Half Full

I’m at my dining room table staring into a half full glass of Coke Zero.  While the glass of Coke has done nothing to help with my creative process, but it has started me thinking about my life. I somehow can manage to pull a lesson on life out of a glass of Coke Zero? I know what you’re saying and I don’t know either, just stay with me.

Over the past 8 weeks or so, life has been beating on me like Clubber Lang beat on Rocky in the 2nd round of their first fight.  I’m jobless. I have been on interviews but remain jobless. I have yet to see a penny of unemployment due to extended processing times in the unemployment offices (which mean someone probably spilled their coffee over my paperwork).  My Savings has shrunk faster than one of my kids’ Justice tee shirts in the dryer (Those shirts are made from the worst fabric and they are expensive, but I digress…) I consider my car to be fully gassed up at a quarter of a tank. There will be no family vacation this year, unless I can somehow get 3 tons of sand and a miniature turtle pool in my basement. I’m hoping to get unemployment before my kids’ birthdays so I can avoid giving them a half used stick of deodorant and an XL Phillies tee shirt from my bureau.  I’m wondering at what point I am going to have to consider selling my body to pay the mortgage.  And Clubber Lang keeps pounding away.

But I have my glass of Coke Zero.

A glass that is half full (exactly how I described it in the first sentence), which is equivalent to me telling life, “You ain’t so bad” in my best Rocky impersonation.

The kids are healthy and happy and I have been able to spend more time with them than I ever have before. We’ve splattered paint on the walls in the garage. We’ve taken walks around the lake near our house and gone swimming. I have tapped in to my loose change collection I started back in college to spring for ice cream (a far cry from its original intended purpose- to buy warm cases of beer). Every time they say “I love you” makes me forget about everything else for a minute or two. We have forgotten about things we thought we needed at the mall and instead found things so much more important to have.

Half full.

I have my wife to lean on whenever I want to see that glass starting to get empty. She has me to lean on when her glass spills on the floor and the dog is lapping it up. We have each other to lean against if we both feel like falling over and curling up in to a fetal position at the same time.

Half full.

I have the lights on in my house (for now),my air conditioner is running, a refrigerator and cabinets with food in them, and a laptop I can waste huge amounts of time on anywhere in my house thanks to my wireless Internet connection. We haven’t been victims of tornadoes, floods, or a stop from Sarah Palin’s bus tour. I haven’t had to go to fight in wars (but God bless all those who have or are now). I have not been directly affected by the atrocities going on right now in the world.

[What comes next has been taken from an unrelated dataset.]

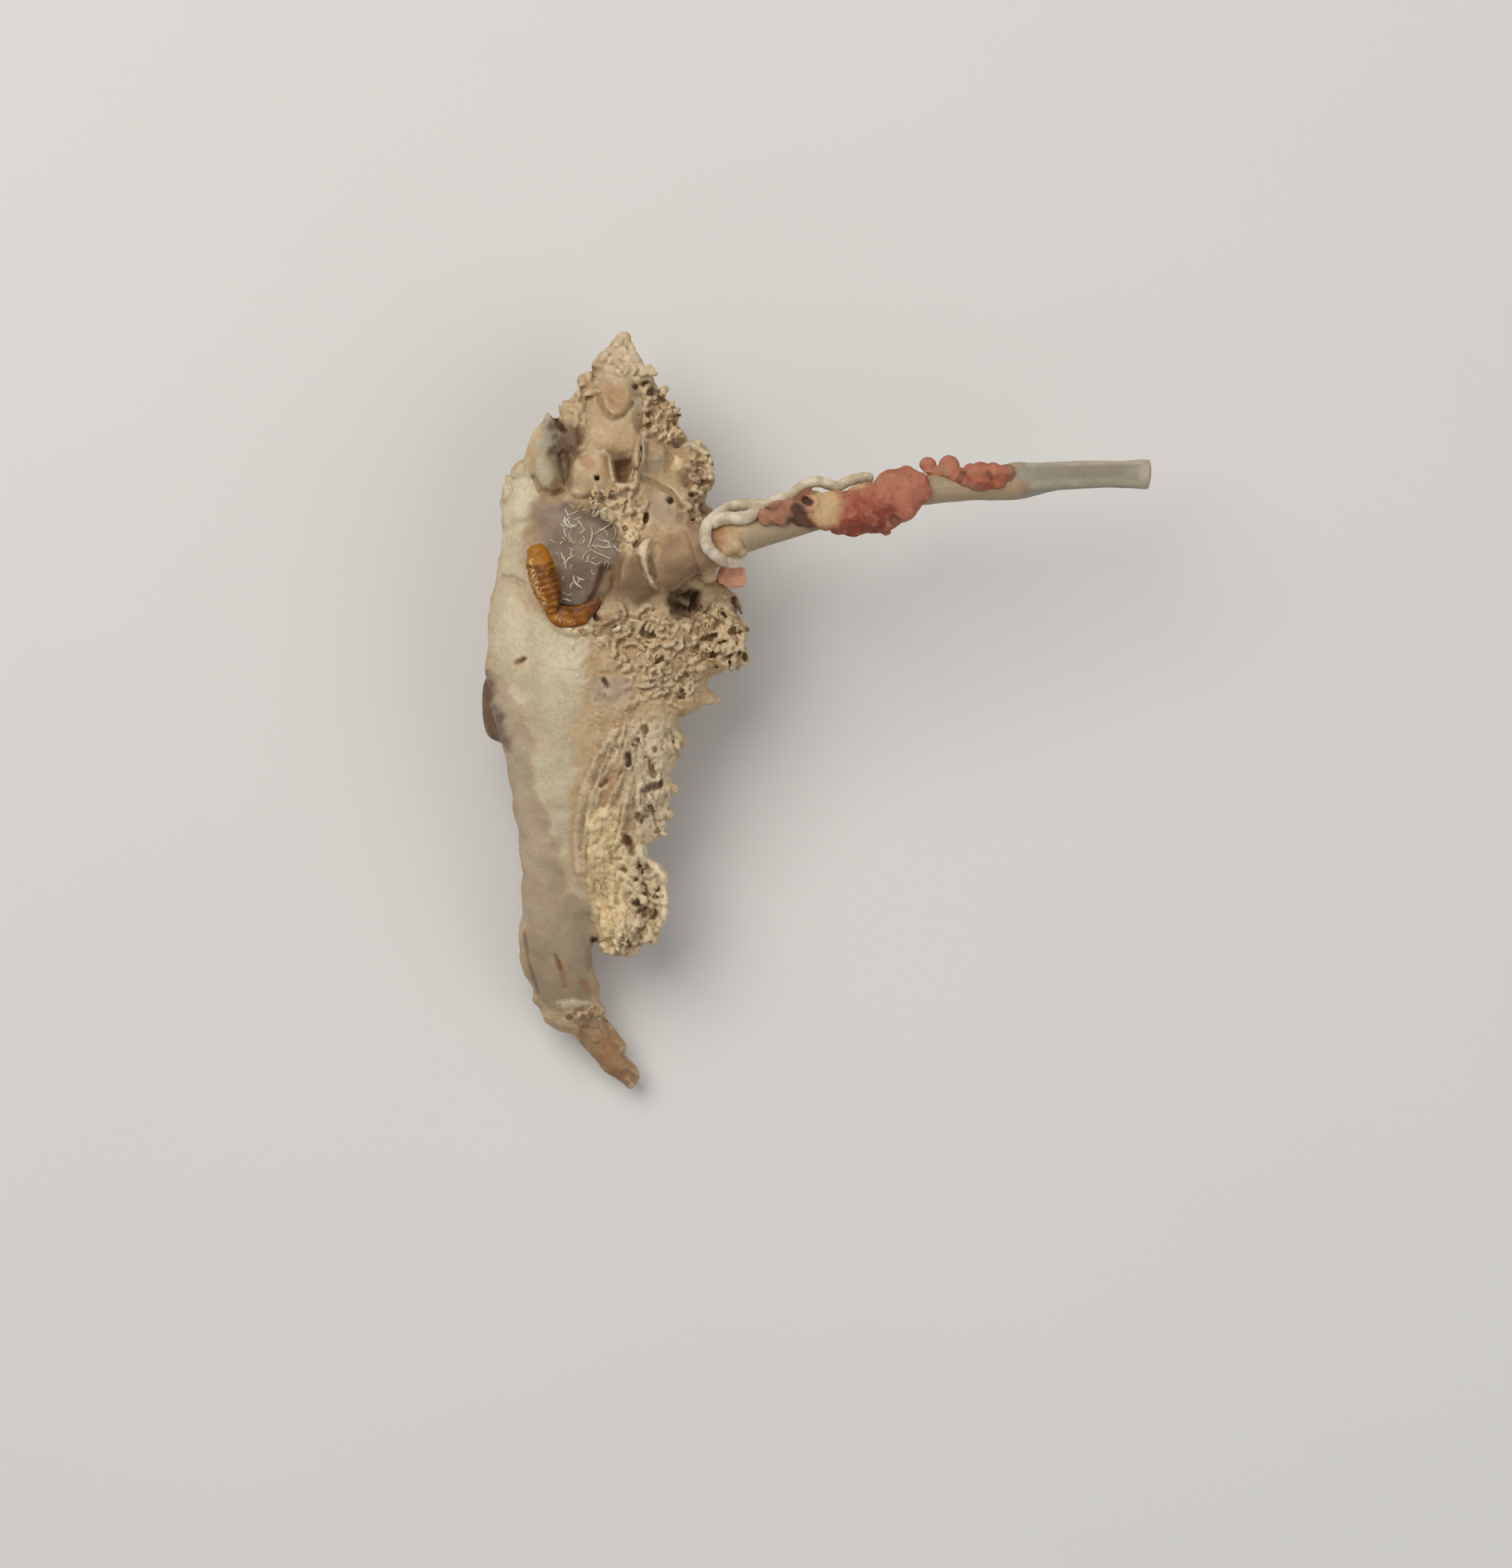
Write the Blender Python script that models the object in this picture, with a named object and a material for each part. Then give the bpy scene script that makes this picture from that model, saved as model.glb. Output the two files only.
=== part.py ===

Maybe I’m purposefully ignoring what’s going on or maybe all the turmoil and stress in my life right now has opened my eyes to all the good I took for granted before.  And maybe I’m an eternal optimist. Considering what is going on, it would be easy for me to look at that glass of Coke Zero as half empty but that would only diminish the impact those people and items have on my life.

Because I have a great life.

I’ll figure out those other worries. My wife and I will scrape money together to pay everything we have to pay. There may be no vacation this year or heart stopping birthday gifts, but to worry about things I don’t have or can’t afford just distracts from what is right in front of me.  Everything I really need I have (though a job at some point would be nice). I have my wife, my girls, the rest of my family, friends, essential utilities, food, transportation, and of course, I can’t forget my half full glass of Coke Zero.


8 responses to “Half Full

  1. What a beautiful post! If you can find joy and happiness in dire circumstance, then you are a lucky man (not to mention your wife and kids). I was in a similarly craptastic situation years ago and it does get better (and just think you amazing life will be when it DOES get better!?!).


  2. roots of revitalization

    You are lucky to have a wonderful family, and how great you are looking at the “silver lining” as having more time with your kids, while you job search!


  3. How amazing to see someone have so much. It’s true what they say, “money can’t buy happiness”. You have have captured that and put it on paper so beautifully.
    Now, if there was an easier way to share this read! Where’s the Facebook share button? Haha


  4. I always try to imagine the worst case scenario. For example, losing everything and living in tent at a KOA campground. When I think about it really hard, I ask myself, would that be so bad? As long as I have my 3 guys with me, making s’mores by the campfire, maybe not.

    I’m so glad your glass is half full.